**REQUIREMENT**:
Reproduce all of the data exactly, with no line skipped.
***** SUPPLIED INFORMATION
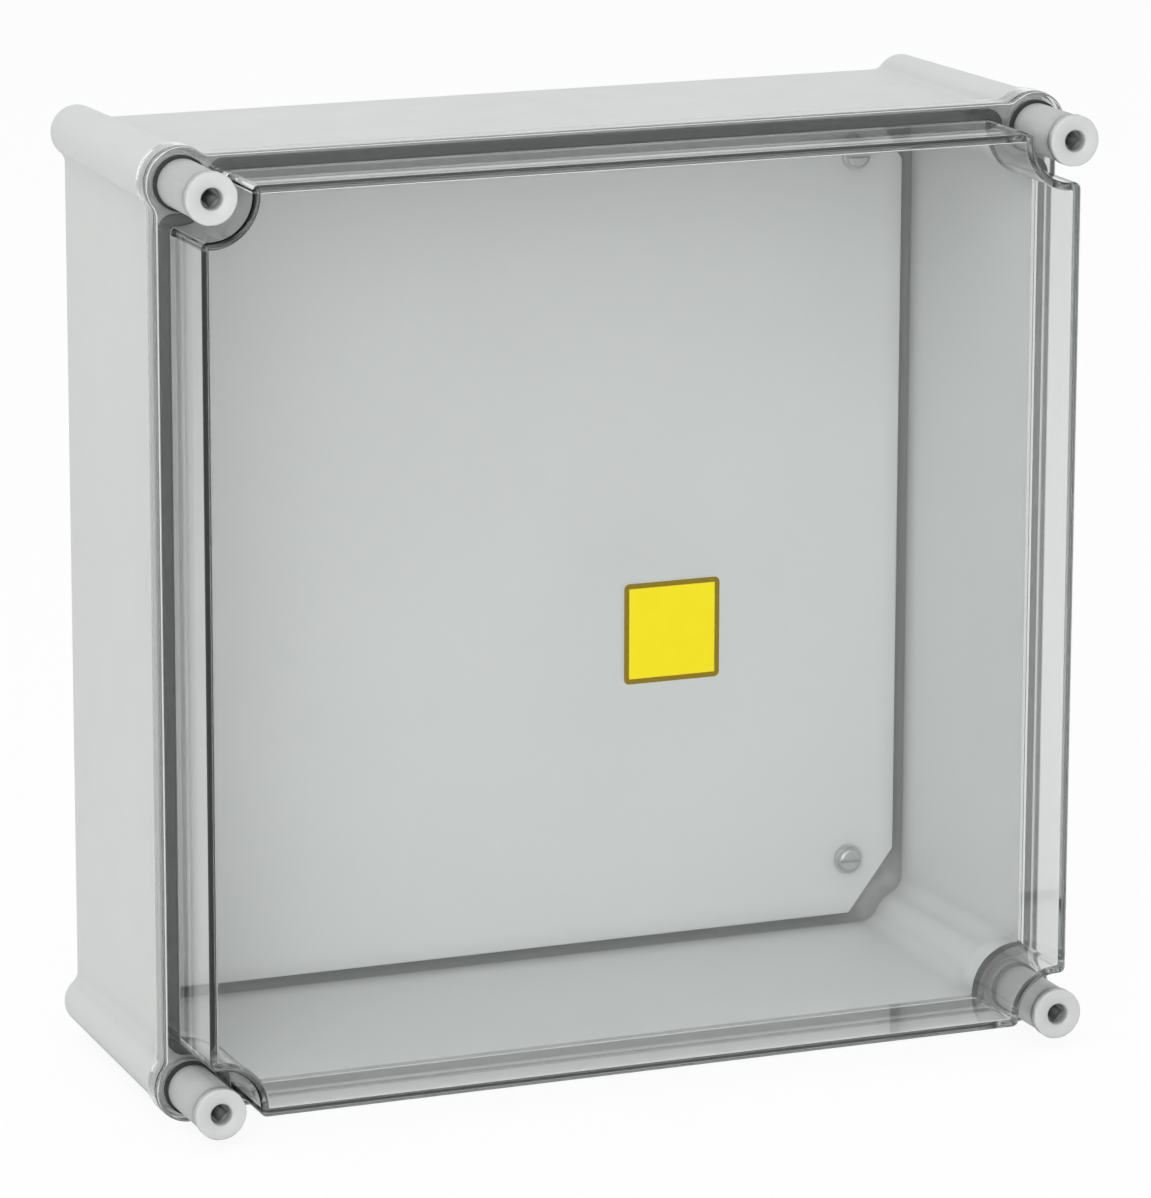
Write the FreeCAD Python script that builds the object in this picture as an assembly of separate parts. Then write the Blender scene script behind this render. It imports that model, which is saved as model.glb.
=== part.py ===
import FreeCAD, Part
import math
import os

# Wall-mounted electric meter box: deep moulded base, clear lid, corner screws, gasket and mounting plate.
# Millimetres. The back of the box lies in the plane y = 0, its front looks along -Y, and +Z is up.
# The origin is the centre of the back.

# Overall layout
BOX_SPAN = 358.4
BOX_DEPTH = 154.0

# Clear lid
TRAY_HEIGHT = 34.5
TRAY_EDGE_FILLET = 2.0
TRAY_INNER_FILLET = 0.5
TRAY_CORNER_ROUND = 2.4
TRAY_INNER_ROUND = 0.8
LID_WALL = 2.8
NOTCH_RADIUS = 15.6
FLANGE_WIDTH = 6.1
FLANGE_CORNER_RADIUS = 13.2
FLANGE_CORNER_BULGE = 3.7
FLANGE_BLEND = 6.0
FLANGE_EDGE_FILLET = 1.0
SKIRT_WALL = 1.8
SKIRT_LENGTH = 9.0

# Base shell
RIM_OVERHANG = 3.9
SIDE_DRAFT = 1.1
SIDE_WALL = 4.1
BACK_WALL = 4.0
PILLAR_RADIUS_BACK = 9.8
PILLAR_RADIUS_FRONT = 12.0
PILLAR_BLEND = 5.0
COLUMN_RADIUS_BACK = 10.8
COLUMN_RADIUS_FRONT = 12.3
COLUMN_BLEND = 7.5
BACK_EDGE_FILLET = 1.5
FLOOR_FILLET = 6.5
LIP_FILLET = 0.8
LIP_THICKNESS = 4.2
LIP_INSET = 0.5
PILLAR_TOP_RADIUS = 10.0
UPSTAND_WALL = 1.5

# Gasket
GASKET_THICKNESS = 3.5

# Lid screws
HEAD_RADIUS = 9.0
DISC_RADIUS = 9.5
DISC_FLATS = 18.5
DISC_THICKNESS = 4.0
DISC_EDGE_FILLET = 0.6
HEAD_PROUD = 0.5
HEAD_GROOVE_WIDTH = 0.8
HEAD_GROOVE_DEPTH = 0.9
RECESS_RADIUS = 3.8
RECESS_MOUTH_RADIUS = 4.5
RECESS_MOUTH_DEPTH = 0.8
RECESS_DEPTH = 3.5
SOCKET_SIDE = 5.0
SOCKET_FLOOR = 6.0
LID_THREAD_RADIUS = 4.0
LID_SCREW_ENGAGEMENT = 11.0
LID_SCREW_TRAVEL = 12.0
SCREW_POINT = 0.8
SEAL_RADIUS = 10.0
SEAL_THICKNESS = 1.8
RETAINER_RADIUS = 6.0
RETAINER_THICKNESS = 1.4
RETAINER_NECK_RADIUS = 3.0
RETAINER_GAP_WIDTH = 3.4
PILLAR_BORE_RADIUS = 7.0

# Threaded inserts
LID_INSERT_RADIUS = 6.0
LID_INSERT_LENGTH = 14.0
WALL_INSERT_RADIUS = 5.0
WALL_INSERT_LENGTH = 14.0
WALL_THREAD_RADIUS = 3.0
PLATE_INSERT_RADIUS = 3.5
PLATE_INSERT_LENGTH = 6.0
PLATE_THREAD_RADIUS = 2.5
INSERT_GROOVE_DEPTH = 0.5
INSERT_GROOVE_WIDTH = 2.0

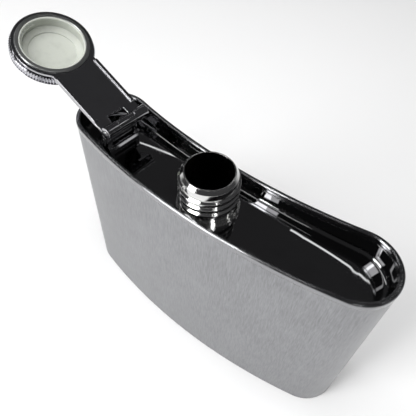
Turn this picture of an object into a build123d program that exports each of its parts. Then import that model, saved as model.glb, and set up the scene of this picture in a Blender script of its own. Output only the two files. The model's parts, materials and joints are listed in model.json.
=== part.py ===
**********
**CORRECT RESPONSE**:
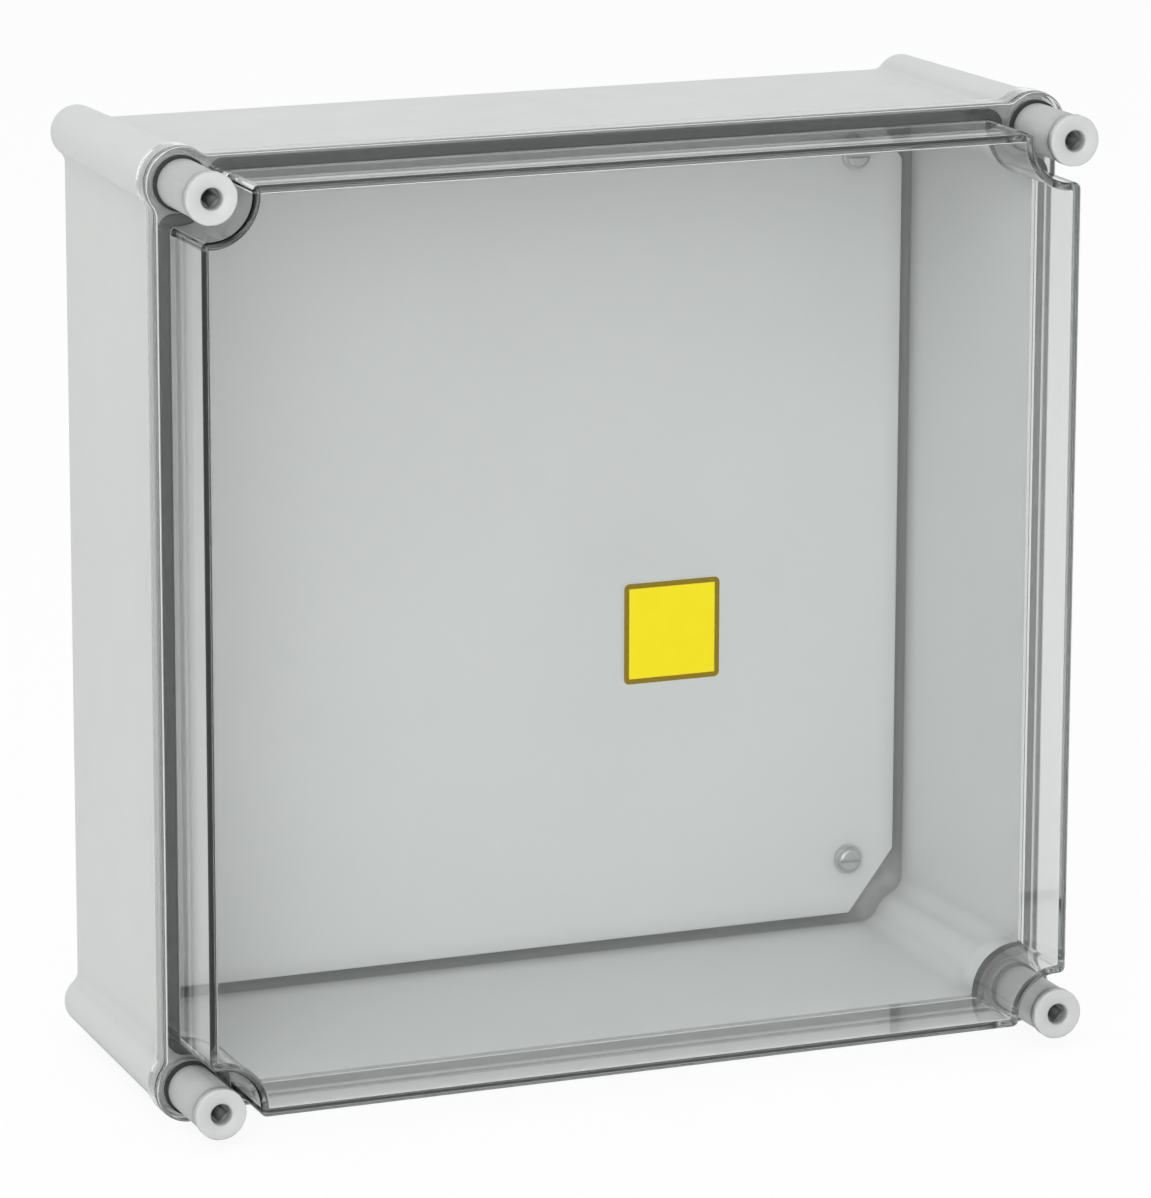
Write the FreeCAD Python script that builds the object in this picture as an assembly of separate parts. Then write the Blender scene script behind this render. It imports that model, which is saved as model.glb.
=== part.py ===
import FreeCAD, Part
import math
import os

# Wall-mounted electric meter box: deep moulded base, clear lid, corner screws, gasket and mounting plate.
# Millimetres. The back of the box lies in the plane y = 0, its front looks along -Y, and +Z is up.
# The origin is the centre of the back.

# Overall layout
BOX_SPAN = 358.4
BOX_DEPTH = 154.0

# Clear lid
TRAY_HEIGHT = 34.5
TRAY_EDGE_FILLET = 2.0
TRAY_INNER_FILLET = 0.5
TRAY_CORNER_ROUND = 2.4
TRAY_INNER_ROUND = 0.8
LID_WALL = 2.8
NOTCH_RADIUS = 15.6
FLANGE_WIDTH = 6.1
FLANGE_CORNER_RADIUS = 13.2
FLANGE_CORNER_BULGE = 3.7
FLANGE_BLEND = 6.0
FLANGE_EDGE_FILLET = 1.0
SKIRT_WALL = 1.8
SKIRT_LENGTH = 9.0

# Base shell
RIM_OVERHANG = 3.9
SIDE_DRAFT = 1.1
SIDE_WALL = 4.1
BACK_WALL = 4.0
PILLAR_RADIUS_BACK = 9.8
PILLAR_RADIUS_FRONT = 12.0
PILLAR_BLEND = 5.0
COLUMN_RADIUS_BACK = 10.8
COLUMN_RADIUS_FRONT = 12.3
COLUMN_BLEND = 7.5
BACK_EDGE_FILLET = 1.5
FLOOR_FILLET = 6.5
LIP_FILLET = 0.8
LIP_THICKNESS = 4.2
LIP_INSET = 0.5
PILLAR_TOP_RADIUS = 10.0
UPSTAND_WALL = 1.5

# Gasket
GASKET_THICKNESS = 3.5

# Lid screws
HEAD_RADIUS = 9.0
DISC_RADIUS = 9.5
DISC_FLATS = 18.5
DISC_THICKNESS = 4.0
DISC_EDGE_FILLET = 0.6
HEAD_PROUD = 0.5
HEAD_GROOVE_WIDTH = 0.8
HEAD_GROOVE_DEPTH = 0.9
RECESS_RADIUS = 3.8
RECESS_MOUTH_RADIUS = 4.5
RECESS_MOUTH_DEPTH = 0.8
RECESS_DEPTH = 3.5
SOCKET_SIDE = 5.0
SOCKET_FLOOR = 6.0
LID_THREAD_RADIUS = 4.0
LID_SCREW_ENGAGEMENT = 11.0
LID_SCREW_TRAVEL = 12.0
SCREW_POINT = 0.8
SEAL_RADIUS = 10.0
SEAL_THICKNESS = 1.8
RETAINER_RADIUS = 6.0
RETAINER_THICKNESS = 1.4
RETAINER_NECK_RADIUS = 3.0
RETAINER_GAP_WIDTH = 3.4
PILLAR_BORE_RADIUS = 7.0

# Threaded inserts
LID_INSERT_RADIUS = 6.0
LID_INSERT_LENGTH = 14.0
WALL_INSERT_RADIUS = 5.0
WALL_INSERT_LENGTH = 14.0
WALL_THREAD_RADIUS = 3.0
PLATE_INSERT_RADIUS = 3.5
PLATE_INSERT_LENGTH = 6.0
PLATE_THREAD_RADIUS = 2.5
INSERT_GROOVE_DEPTH = 0.5
INSERT_GROOVE_WIDTH = 2.0

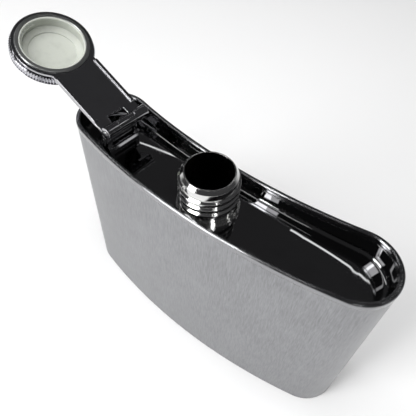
Turn this picture of an object into a build123d program that exports each of its parts. Then import that model, saved as model.glb, and set up the scene of this picture in a Blender script of its own. Output only the two files. The model's parts, materials and joints are listed in model.json.
=== part.py ===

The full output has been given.